I think I can tolerate more lemon zest than most. We had a farm and were taught to eat up every part of lemon. Mom used to make candies out of the zesty layers. She knew how to cook 60 different of vegetables. My taste buds are different than most folks I meet as a result.
I was SO happy to see you post this, cause I’ve felt the same way for years. Certain foods are “bullies” and take-over a recipe. If the recipe is supposed to celebrate some other ingredient, that ingredient gets washed-out.
My pet peeve is oranges and cranberries. I LOVE cranberries and I live in New England where we grow lots of them. I don’t love cran-orange. To me, the orange is just a bully and it takes away from the sweet clean tartness of true cranberry flavor. Yet almost every recipe involving cranberries involves oranges, orange juice or orange zest.
Another pet peeve is apples and pork. In this case, it’s not that the apples are bullies. In fact, they go quite well with pork. It’s that there’s a severe lack of originality when it comes to pork. “Making pork? I’ll just reach for the apples.” My wife is allergic to apples and I find it very difficult to find new recipes and inspiration because pork is almost always paired with apples.
YES! to this post and to you not taking it anymore! :P Power to the non-zest people!
I’ve recently made an earth shatteringly great recipe from Nigella Lawson which is her lemon polenta cake which involved tons of zest and juice which is the whole point…BUT yours is the exact reason why i avoid most blue(berry) baked goods because they brim them which lemon zest and all the sweet berry flavor gets lost. And a definite no to chocolate and lemon together, especially since i’ve never liked the chocolate orange combo either.
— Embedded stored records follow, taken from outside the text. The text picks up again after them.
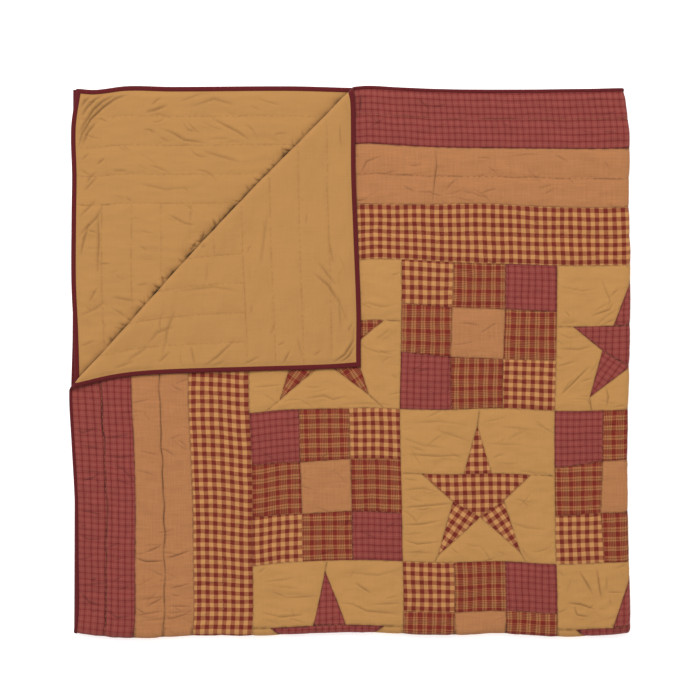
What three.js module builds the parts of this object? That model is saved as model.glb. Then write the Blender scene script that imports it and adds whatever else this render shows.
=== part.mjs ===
// A patchwork star quilt blanket, folded in quarters with the top corner turned back.
//
// The quilt is worked out flat first. Flat places are (u, v) in millimetres from its middle, u to the
// right and v up, with the patchwork face towards the viewer. The right half is folded under the left,
// then the lower half under the upper, so four layers lie on each other: from the top, the upper left
// quarter, the upper right one seen from its back, the lower right one, and the lower left one, whose
// patchwork lies flat on the surface. Last, the top layer's outer corner is turned back over itself.
//
// Three pieces are cut and sewn: the padded patchwork top, the plain backing, and the binding strip
// that wraps the edge of both all the way round. X is the folded quilt's width, Y its length, Z up.
import * as THREE from "three";

const { clamp, lerp, smoothstep } = THREE.MathUtils;

// Flat sizes
const BLOCK = 311; // side of a star or ninepatch block
const BLOCKS = 5; // blocks each way
const PATCHES = 3; // patches across a block
const STRIPS = 3; // border strips round the blocks
const SIDE_STRIP = 123; // width of a border strip at the sides
const END_STRIP = 117; // and at the two ends
const HALF_WIDTH = STRIPS * SIDE_STRIP + (BLOCKS / 2) * BLOCK;
const HALF_LENGTH = STRIPS * END_STRIP + (BLOCKS / 2) * BLOCK;
const BINDING_WIDTH = 10;

// Folded sizes
const FOLDED_WIDTH = 1143;
const FOLDED_LENGTH = 1124;
const CREASE_TOP = 582; // from the turned corner along the top edge to the crease
const CREASE_SIDE = 618; // and down the side edge
const TURNED_TO = { right: 592, down: 573 }; // where the corner lies now, from the folded stack's own corner
const CREASE_BOW = 12; // the crease bulges this far towards the corner
const CREASE_REACH = 120; // and its bulge is gone about this far from it

// Half of the quilt's thickness, from its middle to either face
const CROWN = 2.4; // between the quilting rows
const SEAM = 1.6; // along a seam or quilting row
const RIM = 1.2; // inside the binding
const BACKING_CLOTH = 1;
const BINDING_CLOTH = 0.9;
const EDGE_ROUNDING = 0.7; // the binding is this much thinner at its edge, on either face
const GAP = 0.3; // between pieces
const EDGE_GAP = 0.9; // between the quilt's edge and the fold of the binding

// Spacing of the layers, and the middle radius of each turn of the cloth
const LAYER_PITCH = 5.8;
const FLAP_PITCH = 6.2;
const RIGHT_FOLD = 4.6;
const BOTTOM_FOLD = 3.6; // of the two inner layers
const CREASE_FOLD = 4.6;
const PLUMP_REACH = 70; // a turn's extra height is gone this far from it
const SWELL = 0.07; // the stack stands up to twice this share higher where it is loose
const LOOSE_SPOTS = { across: 190, acrossFrom: 0.6, along: 160, alongFrom: -0.9 }; // their spacing and places

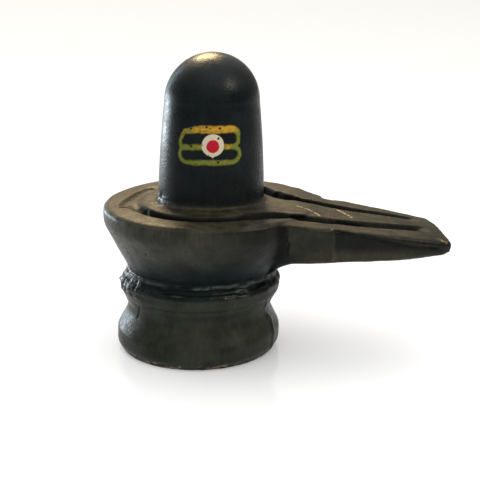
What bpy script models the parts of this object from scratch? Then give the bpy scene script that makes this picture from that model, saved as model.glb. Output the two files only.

Once again you brought tears to my eyes. You’re right on about these bullies. But, your timing is also perfect. I’m in the process of dehydrating some lemon and lime peels to make powders. Don’t worry. They won’t be used in blueberry muffins. I sometimes use the lemon powder along with black pepper when roasting asparagus and I’m making the lime powder to sprinkle on some kale chips I’ll be dehydrating.
And, I totally agree with Justin regarding orange and cranberries. The citrus simply doesn’t belong there.
I really like Curmudgeon Lotte + Doof the most, and I was ranting in my head the other day about lemon zest, but not because of this. It’s because, IMHO, zest doesn’t add pop, it adds fragrance, or an herbaceous lemon vibe. It has zero acidity. Juice has that.
Also on my Rants I Haven’t Written Yet, I would like to tell the microplane zester that it’s time is up. I hate the papery puff it makes of ingredients. Have you ever tried to measure 1 cup of microplaned parmesan? A total nightmare and the biggest pile adds little flavor because it weighs about 3 grams. Thanks for letting me air that out.
I love this post. Your passion for food is really wonderful. I admit, I love lemon and its zest in any way-shape-or form. BUT, anything trendy and overdone. Is just that….trendy and overdone. At the moment, lemon-zest gets the award for trendy and overdone. Hopefully, the trend will pass…..I remember a time that blueberries. Yes, blueberries seemed to be in everything. I love them. But in a bagel???? No, no never. ‘had a majorly heated argument with a friend that didn’t get my concern-upset-annoyance. Hmmmm. Haven’t seen that guy in a long time.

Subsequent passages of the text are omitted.